> Records to process
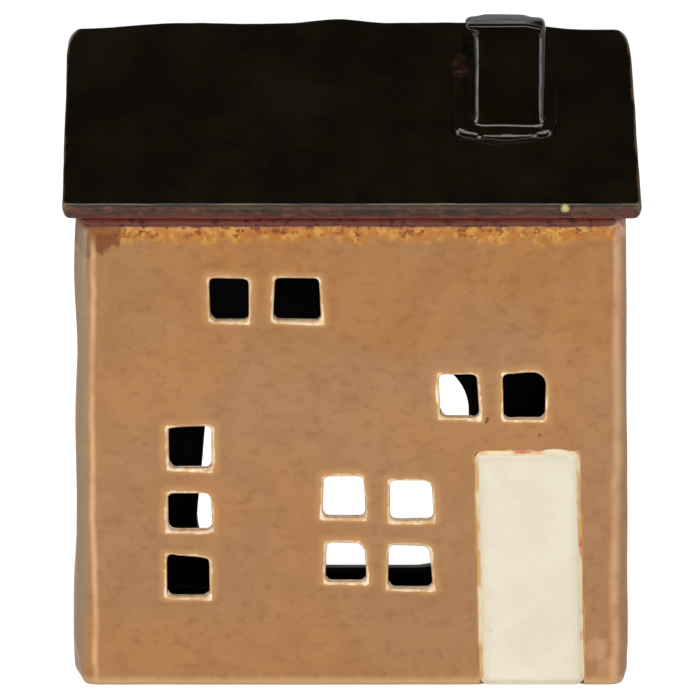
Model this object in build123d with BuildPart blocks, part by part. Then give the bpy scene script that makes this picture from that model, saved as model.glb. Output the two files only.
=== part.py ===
from build123d import *

import os
from math import atan, cos, degrees, radians, sin, tan

# A hand-built stoneware house that holds a tealight. It stands on the plane z = 0 with the
# middle of its floor at the origin, its front wall towards -Y and its ridge along X.
# Every clay slab, the door, the chimney and each piece of the tealight is a solid of its own.

# Driving dimensions, in millimetres
house_width = 125.8
house_depth = 80.0
eave_height = 108.6
side_lean = 1.2
wall_thickness = 5.0
floor_thickness = 5.0
corner_round = 4.0
foot_round = 2.4

# The saddle roof, in millimetres, and its pitch in degrees
roof_length = 130.0
roof_pitch = 38.6
roof_thickness = 5.0
eave_overhang = 4.5
ridge_round = 3.5
roof_edge_round = 1.3
roof_corner_round = 3.0
ridge_end_round = 6.0
ridge_end_lean = 1.8

# The bead of clay pressed into the corner under each long eave
bead_height = 1.5
bead_reach = 0.8

# The windows, hand cut about one nominal square
window_side = 10.0

# The door slab and the seat it is laid in
door_width = 22.5
door_height = 53.0
door_foot_gap = 0.9
door_thickness = 3.0
door_proud = 1.0
door_clearance = 0.35
door_corner_round = 1.4
door_edge_round = 0.9
door_flare = 1.4
door_side_gap = 12.1

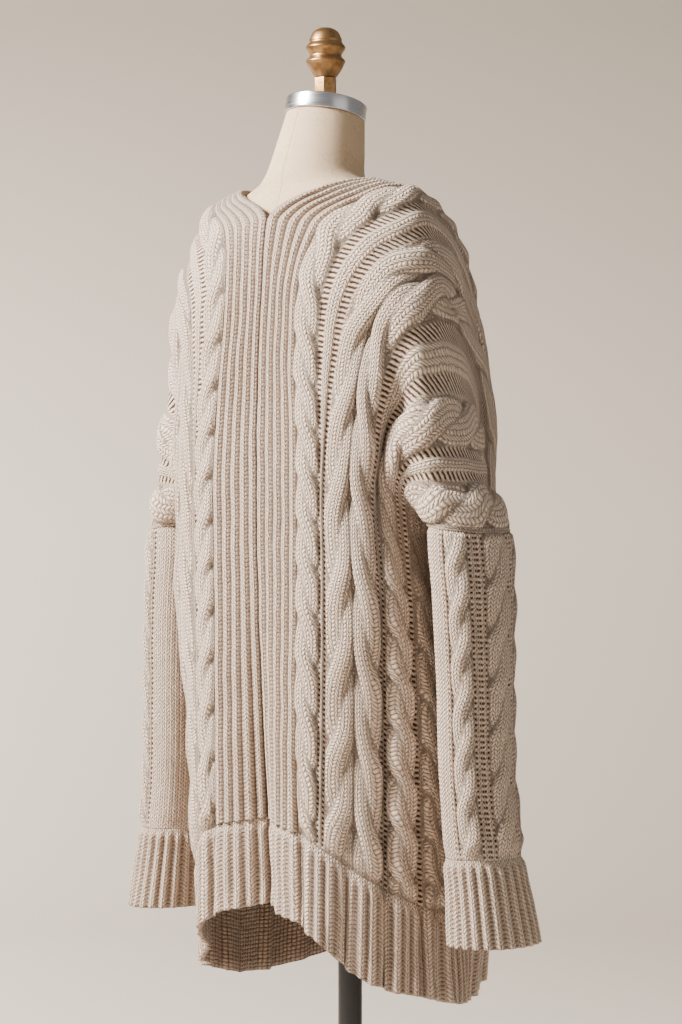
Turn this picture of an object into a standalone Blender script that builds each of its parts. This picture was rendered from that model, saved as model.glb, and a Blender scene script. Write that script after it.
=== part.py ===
"""Cable-knit chenille cardigan on a limbless dress form with its stand.

Metres, +Z up. The front faces -Y and the wearer's left is +X. The origin is the centre of
the stand's underside, on the floor. The cardigan is two long panels, each knitted from the
back hem over the shoulder to the front hem, with sleeves, cuffs and ribbed hem bands.
"""

import math
from collections import namedtuple

import bmesh
import bpy
import numpy as np
from mathutils import Matrix, Vector

# ---- Cloth ----
WALL = 0.0040  # knitted ground, between the plain inside and the outside
SEAM_HALF_GAP = 0.00020  # each piece stops this far short of a seam line
CABLE_HEIGHT = 0.0085
RIB_HEIGHT = 0.0032
BAND_RIB_HEIGHT = 0.0036
ROPE_CROSSING = 0.060  # length of one crossing of a narrow cable
WIDE_CROSSING = 0.098  # and of the wide one
HEM_RIBS = 24
CUFF_RIBS = 24
BAND_START = 0.12  # the band's ribs stand full from this share of its height
STITCH_FADE = 0.020  # cables rise from the ground over this length

# ---- Armhole: a nearly level ring round the upper arm ----
ARM_OUT = 0.2210
ARM_BACK = 0.050
ARM_HALF_WIDTH = 0.0405
ARM_HALF_DEPTH = 0.058
ARMPIT_HEIGHT = 0.965
ARM_DROP = 0.010  # the ring's outer side lies this much lower
ARM_TIP = 0.012  # the ring narrows to a blunt tip at the underarm
UNDERARM_EASE = 0.0030  # the sleeve starts this much lower under the arm, where cloth bunches

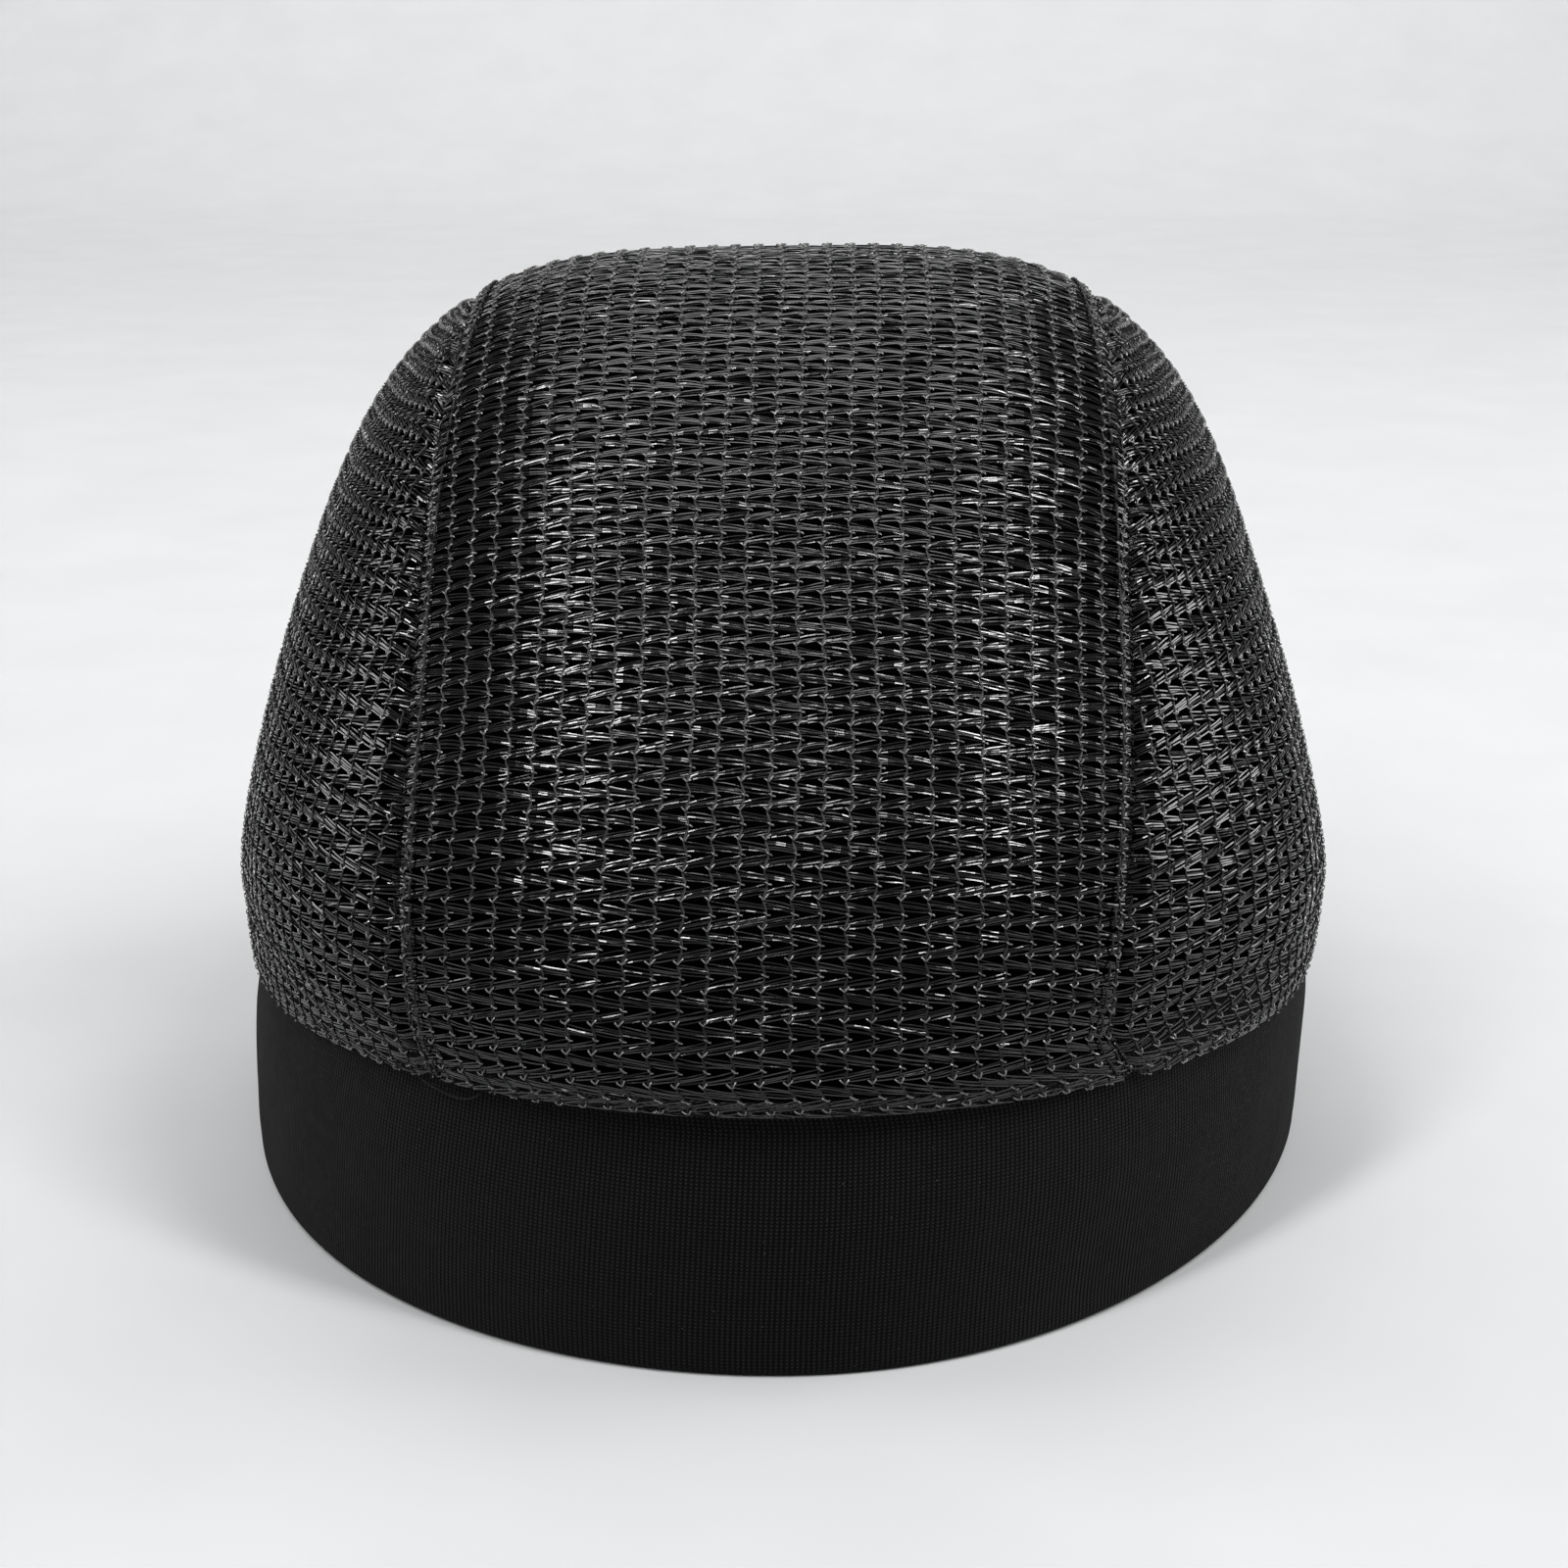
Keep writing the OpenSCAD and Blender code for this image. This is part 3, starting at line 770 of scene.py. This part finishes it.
def rim_binding():
    """Knitted tape inside, over the raw edges where crown and band meet."""
    face, thick, reach_down, reach_up, flare = -BAND_THICK - 0.15, 0.7, 5, 3, 0.4
    across_tape = np.linspace(-1, 1, 17)
    height = np.linspace(BAND_HEIGHT - reach_down, BAND_HEIGHT + reach_up, len(across_tape))
    outer = (face - lean(np.minimum(height, BAND_HEIGHT))
             + flare * smooth(height, BAND_HEIGHT, BAND_HEIGHT + reach_up))
    thinning = 0.3 * np.abs(across_tape) ** 8 + 0.1 * np.cos(across_tape * 12)
    inner = outer - thick + thinning
    section = np.concatenate([np.stack([outer, height], -1), np.stack([inner, height], -1)[::-1]])
    return band_sweep("rim_binding_tape", section)


# ---- threads and label ----

def stitch_row(path, normals, length, gap, lift=0.12, seed=3):
    """Short bars along a path, each one dipping into the cloth at both ends: lines and normals."""
    dip = 0.4
    rng = np.random.default_rng(seed)
    run = run_along(path)
    count = int(run[-1] / (length + gap))
    start = np.arange(count) * run[-1] / count + rng.normal(0, 0.06, count)
    s = np.linspace(0, 1, 7)
    at = start[:, None] + length * s + rng.normal(0, 0.05, (count, 1)) * s
    lines, n = (np.stack([np.interp(at, run, values[:, c]) for c in range(3)], -1)
                for values in (path, normals))
    n /= np.linalg.norm(n, axis=-1, keepdims=True)
    arch = lift + THREAD / 2 - dip * np.abs(2 * s - 1) ** 5
    return lines + arch[None, :, None] * n, n


def sew(name, *rows):
    """One piece of thread from rows of lines and normals, each row with its diameter."""
    bundle = Bundle()
    for lines, normals, diameter in rows:
        bundle.add(tubes(lines, normals, diameter, 6))
    return bundle.link(name)


def seam_u(chart):
    """The u of the left seam at each v of the chart."""
    ratio = chart.table[:, len(chart.u) // 2:, RATIO]
    u = chart.u[len(chart.u) // 2:]
    return np.array([np.interp(1, row, u) for row in ratio])


def topstitch(chart, name, side):
    """Row of stitches on the centre panel beside one crown seam."""
    stitch, gap, raised, end_gap = 2.7, 0.75, 0.22, 0.6
    v = chart.v
    u = side * (seam_u(chart) - TOPSTITCH_INSET)
    low, high = chart.edges_at(u)
    keep = (v > low + end_gap) & (v < high - end_gap)
    path, n = chart.place(u[keep], v[keep], np.full(keep.sum(), raised))
    return sew(name, (*stitch_row(path, n, stitch, gap, seed=5 + side), THREAD))


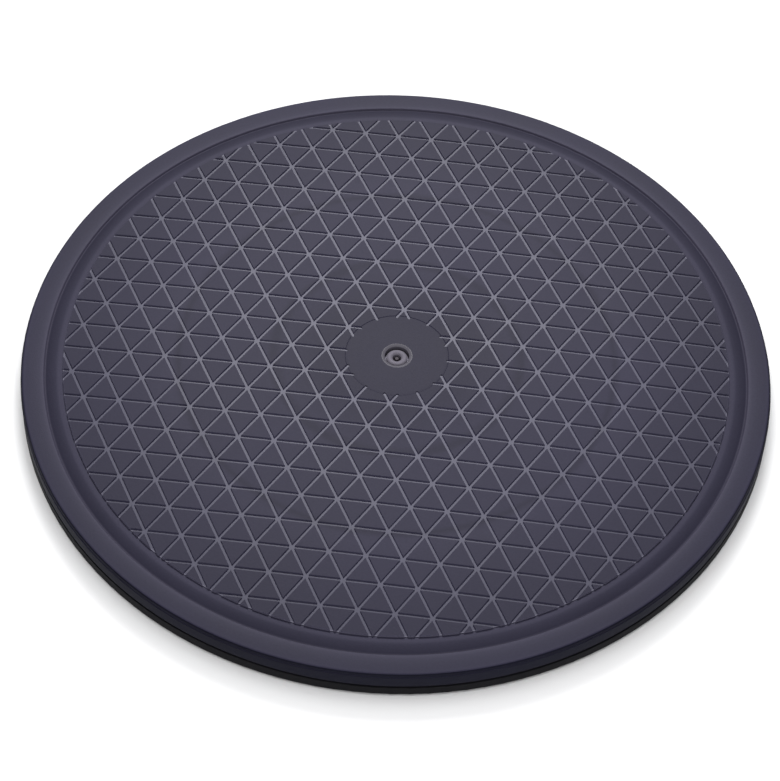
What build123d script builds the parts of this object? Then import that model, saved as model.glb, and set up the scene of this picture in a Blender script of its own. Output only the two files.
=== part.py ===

> Task
Everything from the line with "Turn this picture" through the line with "UNDERARM_EASE = 0.0030" is to be output exactly; leave out all other lines.

> The result
Turn this picture of an object into a standalone Blender script that builds each of its parts. This picture was rendered from that model, saved as model.glb, and a Blender scene script. Write that script after it.
=== part.py ===
"""Cable-knit chenille cardigan on a limbless dress form with its stand.

Metres, +Z up. The front faces -Y and the wearer's left is +X. The origin is the centre of
the stand's underside, on the floor. The cardigan is two long panels, each knitted from the
back hem over the shoulder to the front hem, with sleeves, cuffs and ribbed hem bands.
"""

import math
from collections import namedtuple

import bmesh
import bpy
import numpy as np
from mathutils import Matrix, Vector

# ---- Cloth ----
WALL = 0.0040  # knitted ground, between the plain inside and the outside
SEAM_HALF_GAP = 0.00020  # each piece stops this far short of a seam line
CABLE_HEIGHT = 0.0085
RIB_HEIGHT = 0.0032
BAND_RIB_HEIGHT = 0.0036
ROPE_CROSSING = 0.060  # length of one crossing of a narrow cable
WIDE_CROSSING = 0.098  # and of the wide one
HEM_RIBS = 24
CUFF_RIBS = 24
BAND_START = 0.12  # the band's ribs stand full from this share of its height
STITCH_FADE = 0.020  # cables rise from the ground over this length

# ---- Armhole: a nearly level ring round the upper arm ----
ARM_OUT = 0.2210
ARM_BACK = 0.050
ARM_HALF_WIDTH = 0.0405
ARM_HALF_DEPTH = 0.058
ARMPIT_HEIGHT = 0.965
ARM_DROP = 0.010  # the ring's outer side lies this much lower
ARM_TIP = 0.012  # the ring narrows to a blunt tip at the underarm
UNDERARM_EASE = 0.0030  # the sleeve starts this much lower under the arm, where cloth bunches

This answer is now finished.